[Material supplied]
——————————

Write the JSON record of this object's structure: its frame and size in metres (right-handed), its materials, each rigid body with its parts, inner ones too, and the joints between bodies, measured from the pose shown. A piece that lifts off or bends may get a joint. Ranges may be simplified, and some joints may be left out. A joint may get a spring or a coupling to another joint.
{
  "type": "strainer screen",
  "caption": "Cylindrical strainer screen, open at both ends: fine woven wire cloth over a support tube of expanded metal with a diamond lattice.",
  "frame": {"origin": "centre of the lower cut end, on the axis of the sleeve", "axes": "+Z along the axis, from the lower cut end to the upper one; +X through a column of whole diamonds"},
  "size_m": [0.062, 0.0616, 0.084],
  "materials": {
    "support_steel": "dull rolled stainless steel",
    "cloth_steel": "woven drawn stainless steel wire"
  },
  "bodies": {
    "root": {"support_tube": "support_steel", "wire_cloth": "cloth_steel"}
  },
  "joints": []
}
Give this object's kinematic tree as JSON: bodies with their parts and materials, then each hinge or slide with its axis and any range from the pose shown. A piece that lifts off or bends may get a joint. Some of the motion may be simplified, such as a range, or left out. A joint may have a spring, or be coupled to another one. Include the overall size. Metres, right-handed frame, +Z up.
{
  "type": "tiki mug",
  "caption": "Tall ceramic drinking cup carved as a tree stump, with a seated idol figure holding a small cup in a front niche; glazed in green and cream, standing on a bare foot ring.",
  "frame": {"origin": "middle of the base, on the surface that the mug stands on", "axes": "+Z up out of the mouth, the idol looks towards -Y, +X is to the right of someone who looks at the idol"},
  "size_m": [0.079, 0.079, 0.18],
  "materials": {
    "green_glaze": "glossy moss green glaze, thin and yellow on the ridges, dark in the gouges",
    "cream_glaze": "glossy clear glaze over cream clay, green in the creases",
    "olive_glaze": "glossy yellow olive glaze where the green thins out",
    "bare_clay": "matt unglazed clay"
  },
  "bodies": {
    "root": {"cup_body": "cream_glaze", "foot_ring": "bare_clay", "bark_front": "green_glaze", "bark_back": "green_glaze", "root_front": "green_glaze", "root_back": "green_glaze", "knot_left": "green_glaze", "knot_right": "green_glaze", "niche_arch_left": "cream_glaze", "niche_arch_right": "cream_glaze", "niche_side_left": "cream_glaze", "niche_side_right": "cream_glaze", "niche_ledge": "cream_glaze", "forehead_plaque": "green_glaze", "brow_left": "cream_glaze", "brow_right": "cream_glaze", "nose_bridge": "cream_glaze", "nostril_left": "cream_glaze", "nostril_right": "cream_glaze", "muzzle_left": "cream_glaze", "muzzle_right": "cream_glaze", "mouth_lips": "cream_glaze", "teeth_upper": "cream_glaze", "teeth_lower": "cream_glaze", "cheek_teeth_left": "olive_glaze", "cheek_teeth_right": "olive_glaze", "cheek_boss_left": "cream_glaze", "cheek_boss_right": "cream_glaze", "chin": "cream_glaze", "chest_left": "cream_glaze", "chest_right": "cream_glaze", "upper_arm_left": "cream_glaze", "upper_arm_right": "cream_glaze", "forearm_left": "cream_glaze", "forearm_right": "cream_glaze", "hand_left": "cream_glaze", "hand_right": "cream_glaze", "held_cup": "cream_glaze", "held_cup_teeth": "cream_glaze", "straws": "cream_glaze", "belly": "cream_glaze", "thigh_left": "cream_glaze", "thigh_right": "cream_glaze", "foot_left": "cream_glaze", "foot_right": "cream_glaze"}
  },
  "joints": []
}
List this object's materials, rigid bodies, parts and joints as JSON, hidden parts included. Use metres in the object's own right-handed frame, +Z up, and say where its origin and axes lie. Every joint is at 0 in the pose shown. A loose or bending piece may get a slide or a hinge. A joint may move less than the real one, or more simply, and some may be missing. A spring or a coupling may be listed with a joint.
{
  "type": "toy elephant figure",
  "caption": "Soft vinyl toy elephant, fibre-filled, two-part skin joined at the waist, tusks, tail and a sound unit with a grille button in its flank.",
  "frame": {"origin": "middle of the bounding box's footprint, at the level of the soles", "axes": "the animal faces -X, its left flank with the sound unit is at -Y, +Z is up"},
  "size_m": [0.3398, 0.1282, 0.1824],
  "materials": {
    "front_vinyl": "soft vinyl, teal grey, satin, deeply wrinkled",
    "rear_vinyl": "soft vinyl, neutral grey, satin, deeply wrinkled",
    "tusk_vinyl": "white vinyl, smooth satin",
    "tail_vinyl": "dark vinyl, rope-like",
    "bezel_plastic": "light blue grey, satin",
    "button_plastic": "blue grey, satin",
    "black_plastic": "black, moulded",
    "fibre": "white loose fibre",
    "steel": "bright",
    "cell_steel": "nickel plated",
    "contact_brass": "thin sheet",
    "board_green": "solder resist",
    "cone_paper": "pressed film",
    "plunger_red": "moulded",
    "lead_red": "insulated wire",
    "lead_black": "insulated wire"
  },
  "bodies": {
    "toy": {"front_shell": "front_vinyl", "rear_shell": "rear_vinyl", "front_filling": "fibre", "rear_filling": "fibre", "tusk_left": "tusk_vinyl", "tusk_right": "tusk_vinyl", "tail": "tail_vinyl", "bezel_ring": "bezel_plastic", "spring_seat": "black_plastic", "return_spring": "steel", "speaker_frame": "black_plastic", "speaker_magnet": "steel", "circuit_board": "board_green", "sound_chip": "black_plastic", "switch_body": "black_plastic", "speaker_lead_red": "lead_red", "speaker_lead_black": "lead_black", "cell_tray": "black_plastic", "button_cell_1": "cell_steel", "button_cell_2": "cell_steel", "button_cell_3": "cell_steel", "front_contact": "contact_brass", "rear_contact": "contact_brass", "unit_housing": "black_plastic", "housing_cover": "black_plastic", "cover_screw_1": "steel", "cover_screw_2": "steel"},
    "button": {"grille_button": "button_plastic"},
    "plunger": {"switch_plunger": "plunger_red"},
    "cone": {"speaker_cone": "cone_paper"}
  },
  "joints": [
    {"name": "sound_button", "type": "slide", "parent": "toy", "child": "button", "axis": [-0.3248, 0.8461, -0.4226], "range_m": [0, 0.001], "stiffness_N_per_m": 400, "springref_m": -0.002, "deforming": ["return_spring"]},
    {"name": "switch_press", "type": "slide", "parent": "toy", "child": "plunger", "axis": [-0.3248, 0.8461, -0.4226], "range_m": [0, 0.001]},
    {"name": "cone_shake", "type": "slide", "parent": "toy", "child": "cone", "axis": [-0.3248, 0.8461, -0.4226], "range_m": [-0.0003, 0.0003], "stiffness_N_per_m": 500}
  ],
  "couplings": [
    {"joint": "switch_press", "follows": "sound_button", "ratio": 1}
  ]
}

——————————

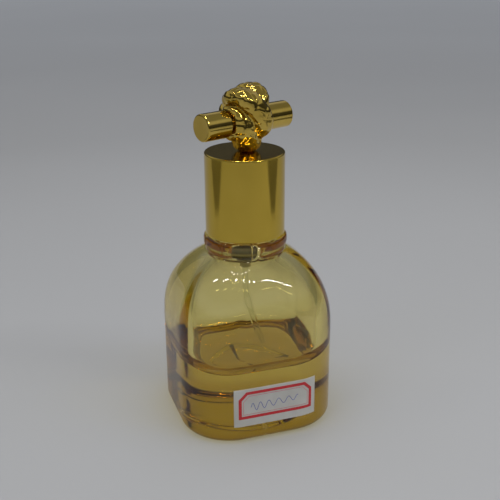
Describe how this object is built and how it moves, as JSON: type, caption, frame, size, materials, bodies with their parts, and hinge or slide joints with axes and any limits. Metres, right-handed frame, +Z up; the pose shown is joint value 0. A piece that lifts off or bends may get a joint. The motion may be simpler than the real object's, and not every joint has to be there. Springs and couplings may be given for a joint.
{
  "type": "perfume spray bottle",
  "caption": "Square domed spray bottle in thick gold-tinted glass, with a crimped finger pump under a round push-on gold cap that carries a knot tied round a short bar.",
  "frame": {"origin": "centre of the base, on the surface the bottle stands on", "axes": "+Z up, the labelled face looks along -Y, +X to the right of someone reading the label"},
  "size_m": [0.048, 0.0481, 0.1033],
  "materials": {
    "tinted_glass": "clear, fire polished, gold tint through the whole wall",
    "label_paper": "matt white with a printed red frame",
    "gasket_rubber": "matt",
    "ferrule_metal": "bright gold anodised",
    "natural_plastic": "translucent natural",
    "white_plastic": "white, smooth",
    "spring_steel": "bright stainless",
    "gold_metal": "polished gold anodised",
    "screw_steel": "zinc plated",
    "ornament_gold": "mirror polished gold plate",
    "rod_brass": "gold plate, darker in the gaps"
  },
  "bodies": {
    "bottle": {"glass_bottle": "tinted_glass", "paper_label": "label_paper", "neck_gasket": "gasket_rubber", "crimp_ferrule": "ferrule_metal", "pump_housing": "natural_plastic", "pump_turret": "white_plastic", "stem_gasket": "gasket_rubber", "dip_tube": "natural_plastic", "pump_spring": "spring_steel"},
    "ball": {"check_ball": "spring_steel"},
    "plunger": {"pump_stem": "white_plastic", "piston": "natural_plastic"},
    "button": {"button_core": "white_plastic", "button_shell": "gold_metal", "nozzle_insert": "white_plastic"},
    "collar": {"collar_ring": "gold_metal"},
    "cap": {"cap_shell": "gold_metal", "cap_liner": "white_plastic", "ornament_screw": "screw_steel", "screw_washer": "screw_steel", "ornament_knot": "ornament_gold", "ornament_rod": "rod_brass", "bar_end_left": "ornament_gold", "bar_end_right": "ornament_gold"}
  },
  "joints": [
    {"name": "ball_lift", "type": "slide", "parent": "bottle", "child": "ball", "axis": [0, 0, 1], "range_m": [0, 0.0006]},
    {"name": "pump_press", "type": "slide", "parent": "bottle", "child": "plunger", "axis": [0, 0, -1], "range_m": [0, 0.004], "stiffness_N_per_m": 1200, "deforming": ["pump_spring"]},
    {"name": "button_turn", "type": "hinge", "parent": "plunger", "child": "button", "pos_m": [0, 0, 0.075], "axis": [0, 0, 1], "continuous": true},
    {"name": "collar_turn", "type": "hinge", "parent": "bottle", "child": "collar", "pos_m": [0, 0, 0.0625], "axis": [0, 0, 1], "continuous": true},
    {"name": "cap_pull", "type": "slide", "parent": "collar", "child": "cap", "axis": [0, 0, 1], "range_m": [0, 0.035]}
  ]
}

——————————

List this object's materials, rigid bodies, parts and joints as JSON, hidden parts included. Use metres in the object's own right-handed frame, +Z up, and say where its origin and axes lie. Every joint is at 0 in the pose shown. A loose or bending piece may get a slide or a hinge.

——————————

Copy out every line of the data that includes "each".

[Result for this exercise]
Write the JSON record of this object's structure: its frame and size in metres (right-handed), its materials, each rigid body with its parts, inner ones too, and the joints between bodies, measured from the pose shown. A piece that lifts off or bends may get a joint. Ranges may be simplified, and some joints may be left out. A joint may get a spring or a coupling to another joint.
Give this object's kinematic tree as JSON: bodies with their parts and materials, then each hinge or slide with its axis and any range from the pose shown. A piece that lifts off or bends may get a joint. Some of the motion may be simplified, such as a range, or left out. A joint may have a spring, or be coupled to another one. Include the overall size. Metres, right-handed frame, +Z up.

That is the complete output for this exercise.